Throughout this we have looked at bass types, necks, woods, preamps and pickups all of which make a bass what it is. Hopefully by looking through this you have learnt a little bit more about bass guitars and how to find what you are looking for.

At the end of the day instruments are a very personal thing. Something that works for one person may never sound right to another so the best thing to do is go and pick up as many basses as you can to find out what suits you the best. If you want to read a bit further into any of these subjects make sure to check out some of the following articles.

Things To Keep In Mind

Much like all stringed instruments you’ll need to change the strings on a regular basis. For most non-gigging bass players we recommend changing your strings every 3-6 months. If you are recording or gigging regularly you might need to replace them as often as every month depending on how you play.

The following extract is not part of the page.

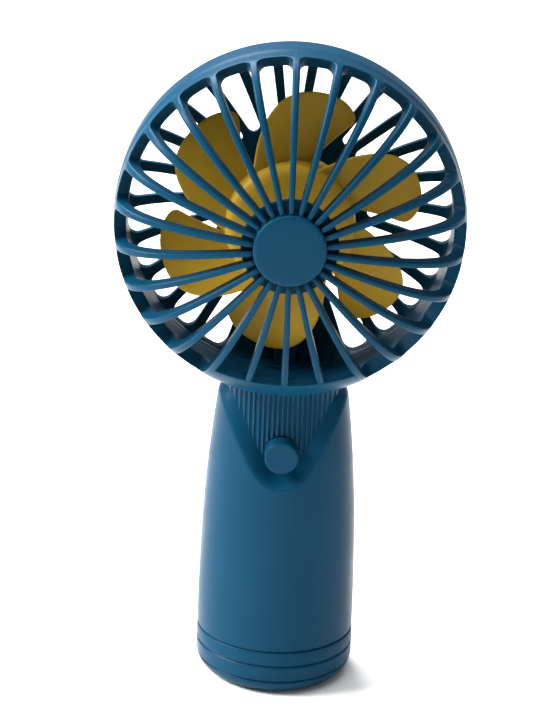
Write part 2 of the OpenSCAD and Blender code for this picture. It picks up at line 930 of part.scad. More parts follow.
module handle_sleeve() {
    body_rings = [for (i = [0:9])
        handle_ring(seam_z + seam_edge + (sleeve_round_z - cut - seam_z) * i / 9, 0)];
    round_rings = [for (t = [20:20:80])
        handle_ring(sleeve_round_z + (sleeve_top - sleeve_round_z) * sin(t),
            sleeve_round_in * (1 - cos(t)))];
    inner_rings = [for (i = [0:3])
        handle_ring(seam_z - cut + (core_from - seam_z + cut) * i / 3, sleeve_wall)];
    color(shell_color) difference() {
        oval_loft(concat([handle_ring(seam_z + eps, groove_depth)], body_rings, round_rings));
        oval_loft(inner_rings);
        translate([0, 0, core_from - cut]) linear_extrude(head_r)
            oval(core_a + core_gap, core_b + core_gap);
        scoop();
        head_envelope(sleeve_head_gap);
        usb_prism(usb_half_w + port_play, usb_h + port_play * 2, usb_from, base_half_w);
        peg(led_x, pipe_z, pipe_r + pipe_play, led_y, base_half_w);
    }
}

module base_cap() {
    foot = [for (z = foot_heights) handle_ring(z, foot_inset(z))];
    grooves = [for (z = cap_grooves) for (side = [-1:1]) let (at = z + side * groove_half)
        handle_ring(at, foot_inset(at) + (side == 0 ? groove_depth : 0))];
    color(shell_color) difference() {
        union() {
            difference() {
                oval_loft(concat(foot, grooves,
                    [handle_ring(seam_z - seam_edge, 0), handle_ring(seam_z, groove_depth)]));
                oval_loft([handle_ring(cap_floor, sleeve_wall + cap_lip_t),
                    handle_ring(seam_z + cut, sleeve_wall + cap_lip_t)]);
            }
            difference() {
                oval_loft([handle_ring(cap_floor, sleeve_wall + lip_gap),
                    handle_ring(cap_lip_top, sleeve_wall + lip_gap)]);
                oval_loft([handle_ring(cap_floor - cut, sleeve_wall + cap_lip_t),
                    handle_ring(cap_lip_top + cut, sleeve_wall + cap_lip_t)]);
            }
            for (side = [-1, 1]) {
                translate([side * cap_post_x, 0, cap_post_from])
                    cylinder(r = cap_post_r, h = cradle_foot - cap_post_from);
                translate([side * charge_screw_x, charge_screw_y, cap_post_from])
                    cylinder(r = charge_post_r, h = charge_from - cap_post_from);
            }
        }
        for (side = [-1, 1]) {
            translate([side * cap_post_x, 0, -cut]) {
                cylinder(r = cap_screw_head_r + cap_head_play, h = cap_screw_seat + cut);
                cylinder(r = cap_screw_r + cap_screw_play, h = cap_screw_tip);
            }
            translate([side * charge_screw_x, charge_screw_y, charge_from - charge_screw_depth - cut])
                cylinder(r = board_screw_r, h = charge_screw_depth + cut * 2);
        }
    }
}

module base_cap_screws() {
    color(steel_color) for (side = [-1, 1]) translate([side * cap_post_x, 0, 0]) {
        translate([0, 0, cap_screw_seat - cap_screw_head_t])
            cylinder(r = cap_screw_head_r, h = cap_screw_head_t);
        translate([0, 0, cap_screw_seat]) cylinder(r = cap_screw_r, h = cap_screw_tip - cap_screw_seat);
    }
}

// ---- Battery ----

module battery_cell() {
    color(steel_color) translate([0, battery_y, 0]) {
        translate([0, 0, battery_from]) cylinder(r = cell_r, h = battery_to - battery_from);
        translate([0, 0, battery_to]) cylinder(r = cell_top_r, h = cell_top_h);
    }
}

module battery_wrap() {
    color(wrap_color) translate([0, battery_y, battery_from + wrap_inset]) difference() {
        cylinder(r = wrap_r, h = battery_to - battery_from - wrap_inset * 2);
        translate([0, 0, -cut]) cylinder(r = cell_r, h = battery_to - battery_from + cut * 2);
    }
}

module battery_insulator() {
    color(paper_color) translate([0, battery_y, battery_to]) difference() {
        cylinder(r = insulator_r, h = insulator_t);
        translate([0, 0, -cut]) cylinder(r = insulator_hole_r, h = insulator_t + cut * 2);
    }
}

module battery_contact_top() {
    color(nickel_color) {
        translate([0, battery_y, battery_to + cell_top_h]) cylinder(r = contact_top_r, h = contact_t);
        block([-tab_top_x, battery_y - tab_half_w, battery_to + cell_top_h],
            [0, battery_y + tab_half_w, battery_to + cell_top_h + contact_t]);
    }
}

module battery_contact_bottom() {
    color(nickel_color) {
        translate([0, battery_y, battery_from - contact_t])
            cylinder(r = contact_bottom_r, h = contact_t);
        block([0, tab_front, battery_from - contact_t], [tab_x, battery_y, battery_from]);
        block([tab_x - tab_t, tab_front, cradle_floor - tab_below],
            [tab_x, tab_front + tab_half_w, battery_from - contact_t]);
    }
}

module battery_cradle() {
    color(black_color) {
        translate([0, battery_y, 0]) {
            rotate(-90 + cradle_gap_half) rotate_extrude(angle = 360 - cradle_gap_half * 2)
                translate([cradle_r, cradle_floor]) square([cradle_wall, cradle_top - cradle_floor]);
            translate([0, 0, cradle_floor]) difference() {
                cylinder(r = cradle_r + eps, h = battery_from - contact_t - cradle_floor);
                translate([tab_slot_at[0], tab_slot_at[1], -cut]) cube(tab_slot);
            }
        }
        for (side = [-1, 1]) difference() {
            union() {
                translate([side * cap_post_x, 0, cradle_foot])
                    cylinder(r = cap_post_r, h = cradle_boss_top - cradle_foot);
                block([min(side * cradle_web_in, side * cap_post_x), -cradle_web_half, cradle_floor],
                    [max(side * cradle_web_in, side * cap_post_x), cradle_web_half, cradle_boss_top]);
            }
            translate([side * cap_post_x, 0, cradle_foot - cut])
                cylinder(r = cap_screw_r, h = cap_screw_tip - cradle_foot + cut + seam_edge);
            translate([0, battery_y, cradle_floor - cut])
                cylinder(r = cradle_r, h = cradle_top - cradle_floor);
        }
    }
}

// ---- Electronics ----

module main_board() {
    color(board_color) difference() {
        block([-board_half_w, board_front, board_from], [board_half_w, board_back, board_to]);
        for (side = [-1, 1])
            peg(side * board_screw_x, board_screw_z, board_screw_r + board_hole_play, board_front - cut,
                board_back + cut);
    }
}

module board_screws() {
    color(steel_color) for (side = [-1, 1]) {
        peg(side * board_screw_x, board_screw_z, board_screw_r, board_front - board_screw_depth,
            board_back);
        peg(side * board_screw_x, board_screw_z, small_head_r, board_back, board_back + small_head_t);
    }
}

module driver_chip() {
    color(black_color) block([-chip_w, board_front - chip_t, chip_z], [0, board_front, chip_z + chip_h]);
    color(nickel_color) for (i = [0:pin_count / 2 - 1]) for (z = [chip_z - pin_l, chip_z + chip_h])
        let (x = -chip_w + pin_pitch * (i + 0.5))
            block([x - pin_w / 2, board_front - pin_t, z], [x + pin_w / 2, board_front, z + pin_l]);
}

module board_components() {
    color(part_color) for (i = [0:2]) let (z = chip_z + i * small_part_pitch)
        block([small_part_x, board_front - small_part[1], z],
            [small_part_x + small_part[0], board_front, z + small_part[2]]);
    color(black_color) block([diode_x, board_front - diode[1], chip_z],
        [diode_x + diode[0], board_front, chip_z + diode[2]]);
}

module lead_socket() {
    color(paper_color) difference() {
        block([-socket_half_w, board_front - socket_t, socket_from],
            [socket_half_w, board_front, socket_to]);
        for (x = socket_holes)
            block([x - socket_hole / 2, board_front - socket_t + socket_skin, socket_to - socket_depth],
                [x + socket_hole / 2, board_front - socket_skin, socket_to + cut]);
    }
}

module charge_board() {
    color(board_color) difference() {
        block([-charge_half_w, charge_front, charge_from], [charge_half_w, charge_back, charge_to]);
        for (side = [-1, 1]) translate([side * charge_screw_x, charge_screw_y, charge_from - cut])
            cylinder(r = board_screw_r + board_hole_play, h = charge_to - charge_from + cut * 2);
    }
}

module charge_board_screws() {
    color(steel_color) for (side = [-1, 1]) translate([side * charge_screw_x, charge_screw_y, 0]) {
        translate([0, 0, charge_from - charge_screw_depth])
            cylinder(r = board_screw_r, h = charge_screw_depth + charge_to - charge_from);
        translate([0, 0, charge_to]) cylinder(r = small_head_r, h = small_head_t);
    }
}

module charge_chip() {
    color(black_color) translate(concat(charge_chip_at, charge_to)) cube(charge_chip_size);
}

module charge_inductor() {
    color(ferrite_color) translate(concat(inductor_at, charge_to)) cube(inductor_size);
}

// Flat socket shape with round corners, along Y
module usb_prism(half_w, h, from, to) {
    mid = charge_to + usb_h / 2;
    r = h / 2;
    peg(half_w - r, mid, r, from, to);
    peg(r - half_w, mid, r, from, to);
    block([r - half_w, from, mid - r], [half_w - r, to, mid + r]);
}

module usb_shell() {
    color(steel_color) difference() {
        usb_prism(usb_half_w, usb_h, usb_from, usb_to);
        usb_prism(usb_half_w - usb_wall, usb_h - usb_wall * 2, usb_from + usb_back_wall, usb_to + cut);
    }
}

module usb_tongue() {
    mid = charge_to + usb_h / 2;
    color(black_color) block([-tongue_half_w, usb_from + usb_back_wall, mid - tongue_half_h],
        [tongue_half_w, usb_to - tongue_short, mid + tongue_half_h]);
}

module charge_led() {
    color(led_color) translate([led_x - led_size[0] / 2, led_y - led_size[1], charge_to]) cube(led_size);
}

module light_pipe() {
    color(clear_color) peg(led_x, pipe_z, pipe_r, led_y + pipe_play, pipe_to);
}

// ---- Leads ----

module motor_lead(side) {
    wire([for (p = motor_lead_route) [side * p[0], p[1], p[2] + head_z]]);
}

module motor_lead_red() {
    color("red") motor_lead(1);
}

module motor_lead_black() {
    color(black_color) motor_lead(-1);
}

module battery_lead_red() {
    color("red") wire(battery_red_route);
}

module battery_lead_black() {
    color(black_color) wire(battery_black_route);
}

module charge_lead_red() {
    color("red") wire([for (p = charge_lead_route) [-p[0], p[1], p[2]]]);
}

module charge_lead_black() {
    color(black_color) wire([for (p = charge_lead_route) [-p[0], p[1] + charge_lead_split, p[2]]]);
}

front_grille();
rear_housing();
neck_core();
handle_sleeve();
base_cap();
impeller();
motor_shaft();
rotor_core();
rotor_windings();
commutator();
thrust_washer();
motor_can();
motor_end_cap();
motor_front_bush();
motor_rear_bush();
motor_magnets();
motor_brushes();
motor_terminals();
motor_retainer();
motor_retainer_screws();
button_cap();
switch_plunger();
switch_body();
main_board();
board_screws();
driver_chip();
board_components();
lead_socket();
battery_cell();
battery_wrap();
battery_insulator();
battery_contact_top();
battery_contact_bottom();
battery_cradle();
charge_board();
charge_board_screws();
charge_chip();
charge_inductor();
usb_shell();
usb_tongue();
charge_led();
light_pipe();
motor_lead_red();
motor_lead_black();
battery_lead_red();
battery_lead_black();
charge_lead_red();
charge_lead_black();
neck_screws();
base_cap_screws();
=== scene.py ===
"""Handheld electric fan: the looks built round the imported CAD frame.

Design lengths are in millimetres, as in the CAD source, and become metres when a mesh is made.
The fan faces -Y. Head shapes are given by a radius, a clock angle from the top and a distance
towards the front from the head's middle plane.
"""
import json
import math

import bmesh
import bpy
import numpy as np
from mathutils import Matrix, Vector


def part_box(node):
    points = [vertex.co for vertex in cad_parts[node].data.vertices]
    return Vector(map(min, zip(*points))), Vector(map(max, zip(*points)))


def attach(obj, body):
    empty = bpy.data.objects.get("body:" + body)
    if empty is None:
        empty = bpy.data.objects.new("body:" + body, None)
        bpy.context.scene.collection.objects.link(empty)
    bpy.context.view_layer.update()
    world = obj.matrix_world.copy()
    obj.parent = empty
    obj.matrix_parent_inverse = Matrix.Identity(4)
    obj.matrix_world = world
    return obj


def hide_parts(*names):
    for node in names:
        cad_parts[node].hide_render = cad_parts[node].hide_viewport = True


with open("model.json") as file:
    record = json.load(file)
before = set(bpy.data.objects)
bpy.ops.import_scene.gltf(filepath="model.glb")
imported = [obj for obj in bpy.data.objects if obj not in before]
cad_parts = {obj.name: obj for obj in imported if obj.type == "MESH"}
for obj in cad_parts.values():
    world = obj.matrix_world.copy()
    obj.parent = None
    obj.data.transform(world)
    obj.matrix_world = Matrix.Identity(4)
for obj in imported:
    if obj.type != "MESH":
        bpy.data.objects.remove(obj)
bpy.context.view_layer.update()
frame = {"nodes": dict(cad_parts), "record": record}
MM = 0.001
SLIVER = 0.004 * MM


# ---- Sizes, from the frame ----

def box_mm(node):
    low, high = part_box(node)
    return np.array(low) / MM, np.array(high) / MM


grille_low, grille_high = box_mm("front_grille")
HEAD_R = (grille_high[0] - grille_low[0]) / 2
HEAD_Z = grille_high[2] - HEAD_R
BAND_FRONT = 8.0
BAND_BACK = grille_high[1]
FRONT_W = -grille_low[1]
BACK_W = box_mm("rear_housing")[1][1]
sleeve_low, sleeve_high = box_mm("handle_sleeve")
SEAM_Z = sleeve_low[2]
SLEEVE_TOP = sleeve_high[2]
cap_high = box_mm("base_cap")[1]
BASE_A = cap_high[0]
OVAL = cap_high[1] / cap_high[0]
button_low, button_high = box_mm("button_cap")
BUTTON_Z = (button_low[2] + button_high[2]) / 2
BUTTON_FACE = -button_low[1]
core_low, core_high = box_mm("neck_core")
CORE_A = core_high[0]
CORE_B = -core_low[1]
port_low, port_high = box_mm("usb_shell")

RIBS = 26
PITCH = 2 * math.pi / RIBS
DOME_POWER = 0.8


# ---- Mesh helpers ----

class Shape:
    """Vertices in millimetres and faces, gathered from grids."""

    def __init__(self):
        self.points = []
        self.faces = []

    def add(self, points):
        start = len(self.points)
        self.points.extend(np.asarray(points, float).reshape(-1, 3).tolist())
        return start

    def grid(self, rows, wrap=False, loop=False):
        """Quads between rows of points. wrap closes each row, loop joins the last row to the first."""
        rows = np.asarray(rows, float)
        count, width = rows.shape[:2]
        start = self.add(rows)
        for i in range(count if loop else count - 1):
            for j in range(width if wrap else width - 1):
                a = start + i * width + j
                b = start + i * width + (j + 1) % width
                c = start + ((i + 1) % count) * width + (j + 1) % width
                d = start + ((i + 1) % count) * width + j
                self.faces.append((a, b, c, d))


def make(name, shape, levels=1):
    """A smooth closed mesh object from a Shape."""
    mesh = bpy.data.meshes.new(name)
    mesh.from_pydata([[c * MM for c in p] for p in shape.points], [], shape.faces)
    work = bmesh.new()
    work.from_mesh(mesh)
    bmesh.ops.remove_doubles(work, verts=work.verts, dist=SLIVER)
    bmesh.ops.holes_fill(work, edges=[e for e in work.edges if e.is_boundary], sides=0)
    bmesh.ops.recalc_face_normals(work, faces=work.faces)
    work.to_mesh(mesh)
    work.free()
    mesh.polygons.foreach_set("use_smooth", [True] * len(mesh.polygons))
    piece = bpy.data.objects.new(name, mesh)
    bpy.context.scene.collection.objects.link(piece)
    if levels:
        smooth = piece.modifiers.new("smooth", "SUBSURF")
        smooth.levels = smooth.render_levels = levels
    return piece


def circle(steps):
    """Angles of a full turn in equal steps."""
    return np.arange(steps) * 2 * math.pi / steps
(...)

Generally it’s best to replace your strings when you notice they have lost their shine and sound dull or there are visible rust markings on the strings. Your bass will need a regular tune up. This is not something you need to do very often and as time goes on you will most likely learn how to maintain your bass yourself.

It’s also worth getting your bass set up by a trained guitar tech once a year to make sure it plays and sounds the best it can.